What we have just shown is that **our procedure will always miss the rabbit if at the beginning of the game it is at an odd number of holes from us**.

## The solution

Building on all the observations and demonstrations from the previous chapter, we can now construct a robust algorithm.

Let's iterate through the holes from index 0 to 100. We know from case 2 that if the rabbit is on an even hole {0, 2, 4..., 98}, we will definitely find it. Since we start at the first possible hole, it cannot be behind us at the beginning of the game, and we have shown that by advancing in this way, we will inevitably flush it out.

If - after checking the last hole - we haven't found our rabbit, we now know that it is on a hole with a different parity from ours, so on an odd hole, i.e., {1, 3, 5... 99}. Restarting the procedure a second time, but from hole 1 this time, we know that we are now on an odd hole together, and therefore once again, by our previous demonstration, that we will find it.

In conclusion, here is the resolution algorithm I suggest:

Forstartranging from 0 to 1: | Foriranging fromstartto N: | | Check holei: | | | - if the rabbit is there: | | | | => end of the game "The rabbit is in hole i" | | | - otherwise, continue

This algorithm - in the worst case - will go through all N holes twice. For each hole, a finite and constant set of operations is performed (checking the hole and the rabbit jumping to its next position).

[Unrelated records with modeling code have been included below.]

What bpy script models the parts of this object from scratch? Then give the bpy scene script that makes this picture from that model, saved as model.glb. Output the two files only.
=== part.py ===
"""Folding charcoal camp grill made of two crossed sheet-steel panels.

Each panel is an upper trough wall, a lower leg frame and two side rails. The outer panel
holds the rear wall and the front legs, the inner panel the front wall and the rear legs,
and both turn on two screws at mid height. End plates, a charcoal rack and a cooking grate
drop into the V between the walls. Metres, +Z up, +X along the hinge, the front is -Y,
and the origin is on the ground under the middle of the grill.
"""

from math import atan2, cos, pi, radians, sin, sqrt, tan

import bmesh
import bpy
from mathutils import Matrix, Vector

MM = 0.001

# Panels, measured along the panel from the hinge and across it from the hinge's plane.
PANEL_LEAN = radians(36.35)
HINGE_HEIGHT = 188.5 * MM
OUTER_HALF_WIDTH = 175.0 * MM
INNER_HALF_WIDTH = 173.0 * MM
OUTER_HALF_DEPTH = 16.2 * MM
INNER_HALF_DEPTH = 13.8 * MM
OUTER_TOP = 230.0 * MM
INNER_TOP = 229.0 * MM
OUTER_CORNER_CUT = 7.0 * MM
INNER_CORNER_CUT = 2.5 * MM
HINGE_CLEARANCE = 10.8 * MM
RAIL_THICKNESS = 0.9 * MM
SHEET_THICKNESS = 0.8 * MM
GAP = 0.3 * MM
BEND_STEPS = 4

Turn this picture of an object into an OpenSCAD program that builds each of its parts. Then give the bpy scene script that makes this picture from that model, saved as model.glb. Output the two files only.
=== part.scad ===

**The complexity of such an algorithm is therefore noted as ****O(2N)**

(pronounced *big-O of two N*)

##### Limitations

Our algorithm relies on a number of limitations that should be understood:

- The world is finite: there is a finite number of holes, so the rabbit cannot flee forever.
- The rabbit's jumps are not random: we know its pattern of movement.
- Movements are adjacent in a one-dimensional world: hole positions. Therefore, it follows a known parity rule on which our algorithm relies.
- The world has a single, unfolded dimension: there is no possible loop. The world is neither a maze (graph) of underground tunnels nor a circle.